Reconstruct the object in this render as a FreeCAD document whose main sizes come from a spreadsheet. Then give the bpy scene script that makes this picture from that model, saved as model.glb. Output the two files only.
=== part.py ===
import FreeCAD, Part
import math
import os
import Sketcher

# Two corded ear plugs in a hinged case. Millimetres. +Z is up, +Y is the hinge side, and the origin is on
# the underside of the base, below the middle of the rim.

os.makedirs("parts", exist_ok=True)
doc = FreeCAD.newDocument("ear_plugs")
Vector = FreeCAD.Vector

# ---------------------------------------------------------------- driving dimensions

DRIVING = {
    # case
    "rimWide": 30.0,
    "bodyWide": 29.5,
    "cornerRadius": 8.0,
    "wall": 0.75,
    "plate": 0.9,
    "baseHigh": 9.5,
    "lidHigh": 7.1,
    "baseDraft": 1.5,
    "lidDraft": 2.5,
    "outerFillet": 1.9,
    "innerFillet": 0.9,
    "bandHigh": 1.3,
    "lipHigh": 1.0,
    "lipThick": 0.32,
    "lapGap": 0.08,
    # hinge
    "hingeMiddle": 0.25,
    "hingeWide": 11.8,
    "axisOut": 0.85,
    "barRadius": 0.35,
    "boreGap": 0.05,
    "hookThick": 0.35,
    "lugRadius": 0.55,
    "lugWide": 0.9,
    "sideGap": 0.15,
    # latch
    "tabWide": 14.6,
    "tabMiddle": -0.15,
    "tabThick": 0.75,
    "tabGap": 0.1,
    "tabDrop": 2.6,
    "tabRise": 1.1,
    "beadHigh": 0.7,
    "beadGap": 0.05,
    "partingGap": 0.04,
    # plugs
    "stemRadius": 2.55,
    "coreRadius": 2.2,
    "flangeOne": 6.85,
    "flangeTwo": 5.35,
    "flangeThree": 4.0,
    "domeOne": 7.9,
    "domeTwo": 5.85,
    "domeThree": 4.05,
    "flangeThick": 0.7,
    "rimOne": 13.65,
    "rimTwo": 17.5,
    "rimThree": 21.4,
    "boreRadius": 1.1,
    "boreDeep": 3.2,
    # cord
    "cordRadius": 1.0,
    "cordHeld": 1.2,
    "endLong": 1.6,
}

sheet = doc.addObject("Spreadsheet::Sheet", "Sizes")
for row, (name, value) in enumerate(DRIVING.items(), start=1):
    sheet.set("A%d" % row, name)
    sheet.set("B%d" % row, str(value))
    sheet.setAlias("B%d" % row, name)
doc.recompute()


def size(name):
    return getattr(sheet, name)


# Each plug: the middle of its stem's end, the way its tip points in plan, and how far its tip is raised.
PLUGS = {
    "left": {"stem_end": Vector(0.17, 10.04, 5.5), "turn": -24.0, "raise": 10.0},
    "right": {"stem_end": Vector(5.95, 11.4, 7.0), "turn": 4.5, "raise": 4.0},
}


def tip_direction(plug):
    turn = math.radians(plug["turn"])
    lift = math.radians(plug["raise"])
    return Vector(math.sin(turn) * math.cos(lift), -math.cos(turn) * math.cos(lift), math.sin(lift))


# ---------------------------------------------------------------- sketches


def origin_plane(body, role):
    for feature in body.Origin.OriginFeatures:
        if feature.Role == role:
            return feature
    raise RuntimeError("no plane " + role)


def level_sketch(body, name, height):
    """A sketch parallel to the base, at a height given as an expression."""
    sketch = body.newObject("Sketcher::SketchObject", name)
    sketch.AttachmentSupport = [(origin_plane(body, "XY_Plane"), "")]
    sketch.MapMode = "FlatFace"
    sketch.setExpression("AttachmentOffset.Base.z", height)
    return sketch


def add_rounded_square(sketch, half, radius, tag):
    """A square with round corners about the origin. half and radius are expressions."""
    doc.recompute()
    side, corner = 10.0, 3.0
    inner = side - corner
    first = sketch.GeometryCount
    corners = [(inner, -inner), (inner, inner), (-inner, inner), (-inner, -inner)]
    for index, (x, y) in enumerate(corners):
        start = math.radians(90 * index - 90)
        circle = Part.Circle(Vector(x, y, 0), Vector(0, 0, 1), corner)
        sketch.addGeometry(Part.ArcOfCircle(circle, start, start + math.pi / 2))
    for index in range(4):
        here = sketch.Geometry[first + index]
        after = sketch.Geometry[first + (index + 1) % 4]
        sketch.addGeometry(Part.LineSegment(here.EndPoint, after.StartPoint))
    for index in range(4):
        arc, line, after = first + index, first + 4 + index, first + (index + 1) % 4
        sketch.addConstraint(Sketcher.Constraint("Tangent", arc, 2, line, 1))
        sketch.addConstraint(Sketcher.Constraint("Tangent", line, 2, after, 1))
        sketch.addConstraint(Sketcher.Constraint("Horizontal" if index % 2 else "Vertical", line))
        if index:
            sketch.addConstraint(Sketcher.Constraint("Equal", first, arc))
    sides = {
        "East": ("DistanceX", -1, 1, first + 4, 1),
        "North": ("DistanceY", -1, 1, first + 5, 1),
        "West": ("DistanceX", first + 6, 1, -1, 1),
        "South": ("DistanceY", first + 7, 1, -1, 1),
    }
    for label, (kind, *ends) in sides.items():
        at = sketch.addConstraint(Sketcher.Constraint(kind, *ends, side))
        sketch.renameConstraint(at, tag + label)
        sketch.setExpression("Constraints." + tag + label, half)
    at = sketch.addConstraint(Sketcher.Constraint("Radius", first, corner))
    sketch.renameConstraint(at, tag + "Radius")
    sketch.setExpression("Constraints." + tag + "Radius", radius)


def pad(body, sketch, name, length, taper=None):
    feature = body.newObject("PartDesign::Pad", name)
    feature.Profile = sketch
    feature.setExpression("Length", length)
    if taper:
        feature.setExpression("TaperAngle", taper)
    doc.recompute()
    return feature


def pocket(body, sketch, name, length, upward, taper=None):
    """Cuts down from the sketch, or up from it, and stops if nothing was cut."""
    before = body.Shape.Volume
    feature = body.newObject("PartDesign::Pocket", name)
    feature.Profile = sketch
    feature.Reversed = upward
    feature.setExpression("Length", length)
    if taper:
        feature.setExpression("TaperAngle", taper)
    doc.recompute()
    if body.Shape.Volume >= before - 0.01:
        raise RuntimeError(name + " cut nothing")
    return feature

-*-

Please quote the data above in full, with no line missing.

Reconstruct the object in this render as a FreeCAD document whose main sizes come from a spreadsheet. Then give the bpy scene script that makes this picture from that model, saved as model.glb. Output the two files only.
=== part.py ===
import FreeCAD, Part
import math
import os
import Sketcher

# Two corded ear plugs in a hinged case. Millimetres. +Z is up, +Y is the hinge side, and the origin is on
# the underside of the base, below the middle of the rim.

os.makedirs("parts", exist_ok=True)
doc = FreeCAD.newDocument("ear_plugs")
Vector = FreeCAD.Vector

# ---------------------------------------------------------------- driving dimensions

DRIVING = {
    # case
    "rimWide": 30.0,
    "bodyWide": 29.5,
    "cornerRadius": 8.0,
    "wall": 0.75,
    "plate": 0.9,
    "baseHigh": 9.5,
    "lidHigh": 7.1,
    "baseDraft": 1.5,
    "lidDraft": 2.5,
    "outerFillet": 1.9,
    "innerFillet": 0.9,
    "bandHigh": 1.3,
    "lipHigh": 1.0,
    "lipThick": 0.32,
    "lapGap": 0.08,
    # hinge
    "hingeMiddle": 0.25,
    "hingeWide": 11.8,
    "axisOut": 0.85,
    "barRadius": 0.35,
    "boreGap": 0.05,
    "hookThick": 0.35,
    "lugRadius": 0.55,
    "lugWide": 0.9,
    "sideGap": 0.15,
    # latch
    "tabWide": 14.6,
    "tabMiddle": -0.15,
    "tabThick": 0.75,
    "tabGap": 0.1,
    "tabDrop": 2.6,
    "tabRise": 1.1,
    "beadHigh": 0.7,
    "beadGap": 0.05,
    "partingGap": 0.04,
    # plugs
    "stemRadius": 2.55,
    "coreRadius": 2.2,
    "flangeOne": 6.85,
    "flangeTwo": 5.35,
    "flangeThree": 4.0,
    "domeOne": 7.9,
    "domeTwo": 5.85,
    "domeThree": 4.05,
    "flangeThick": 0.7,
    "rimOne": 13.65,
    "rimTwo": 17.5,
    "rimThree": 21.4,
    "boreRadius": 1.1,
    "boreDeep": 3.2,
    # cord
    "cordRadius": 1.0,
    "cordHeld": 1.2,
    "endLong": 1.6,
}

sheet = doc.addObject("Spreadsheet::Sheet", "Sizes")
for row, (name, value) in enumerate(DRIVING.items(), start=1):
    sheet.set("A%d" % row, name)
    sheet.set("B%d" % row, str(value))
    sheet.setAlias("B%d" % row, name)
doc.recompute()


def size(name):
    return getattr(sheet, name)


# Each plug: the middle of its stem's end, the way its tip points in plan, and how far its tip is raised.
PLUGS = {
    "left": {"stem_end": Vector(0.17, 10.04, 5.5), "turn": -24.0, "raise": 10.0},
    "right": {"stem_end": Vector(5.95, 11.4, 7.0), "turn": 4.5, "raise": 4.0},
}


def tip_direction(plug):
    turn = math.radians(plug["turn"])
    lift = math.radians(plug["raise"])
    return Vector(math.sin(turn) * math.cos(lift), -math.cos(turn) * math.cos(lift), math.sin(lift))


# ---------------------------------------------------------------- sketches


def origin_plane(body, role):
    for feature in body.Origin.OriginFeatures:
        if feature.Role == role:
            return feature
    raise RuntimeError("no plane " + role)


def level_sketch(body, name, height):
    """A sketch parallel to the base, at a height given as an expression."""
    sketch = body.newObject("Sketcher::SketchObject", name)
    sketch.AttachmentSupport = [(origin_plane(body, "XY_Plane"), "")]
    sketch.MapMode = "FlatFace"
    sketch.setExpression("AttachmentOffset.Base.z", height)
    return sketch


def add_rounded_square(sketch, half, radius, tag):
    """A square with round corners about the origin. half and radius are expressions."""
    doc.recompute()
    side, corner = 10.0, 3.0
    inner = side - corner
    first = sketch.GeometryCount
    corners = [(inner, -inner), (inner, inner), (-inner, inner), (-inner, -inner)]
    for index, (x, y) in enumerate(corners):
        start = math.radians(90 * index - 90)
        circle = Part.Circle(Vector(x, y, 0), Vector(0, 0, 1), corner)
        sketch.addGeometry(Part.ArcOfCircle(circle, start, start + math.pi / 2))
    for index in range(4):
        here = sketch.Geometry[first + index]
        after = sketch.Geometry[first + (index + 1) % 4]
        sketch.addGeometry(Part.LineSegment(here.EndPoint, after.StartPoint))
    for index in range(4):
        arc, line, after = first + index, first + 4 + index, first + (index + 1) % 4
        sketch.addConstraint(Sketcher.Constraint("Tangent", arc, 2, line, 1))
        sketch.addConstraint(Sketcher.Constraint("Tangent", line, 2, after, 1))
        sketch.addConstraint(Sketcher.Constraint("Horizontal" if index % 2 else "Vertical", line))
        if index:
            sketch.addConstraint(Sketcher.Constraint("Equal", first, arc))
    sides = {
        "East": ("DistanceX", -1, 1, first + 4, 1),
        "North": ("DistanceY", -1, 1, first + 5, 1),
        "West": ("DistanceX", first + 6, 1, -1, 1),
        "South": ("DistanceY", first + 7, 1, -1, 1),
    }
    for label, (kind, *ends) in sides.items():
        at = sketch.addConstraint(Sketcher.Constraint(kind, *ends, side))
        sketch.renameConstraint(at, tag + label)
        sketch.setExpression("Constraints." + tag + label, half)
    at = sketch.addConstraint(Sketcher.Constraint("Radius", first, corner))
    sketch.renameConstraint(at, tag + "Radius")
    sketch.setExpression("Constraints." + tag + "Radius", radius)


def pad(body, sketch, name, length, taper=None):
    feature = body.newObject("PartDesign::Pad", name)
    feature.Profile = sketch
    feature.setExpression("Length", length)
    if taper:
        feature.setExpression("TaperAngle", taper)
    doc.recompute()
    return feature


def pocket(body, sketch, name, length, upward, taper=None):
    """Cuts down from the sketch, or up from it, and stops if nothing was cut."""
    before = body.Shape.Volume
    feature = body.newObject("PartDesign::Pocket", name)
    feature.Profile = sketch
    feature.Reversed = upward
    feature.setExpression("Length", length)
    if taper:
        feature.setExpression("TaperAngle", taper)
    doc.recompute()
    if body.Shape.Volume >= before - 0.01:
        raise RuntimeError(name + " cut nothing")
    return feature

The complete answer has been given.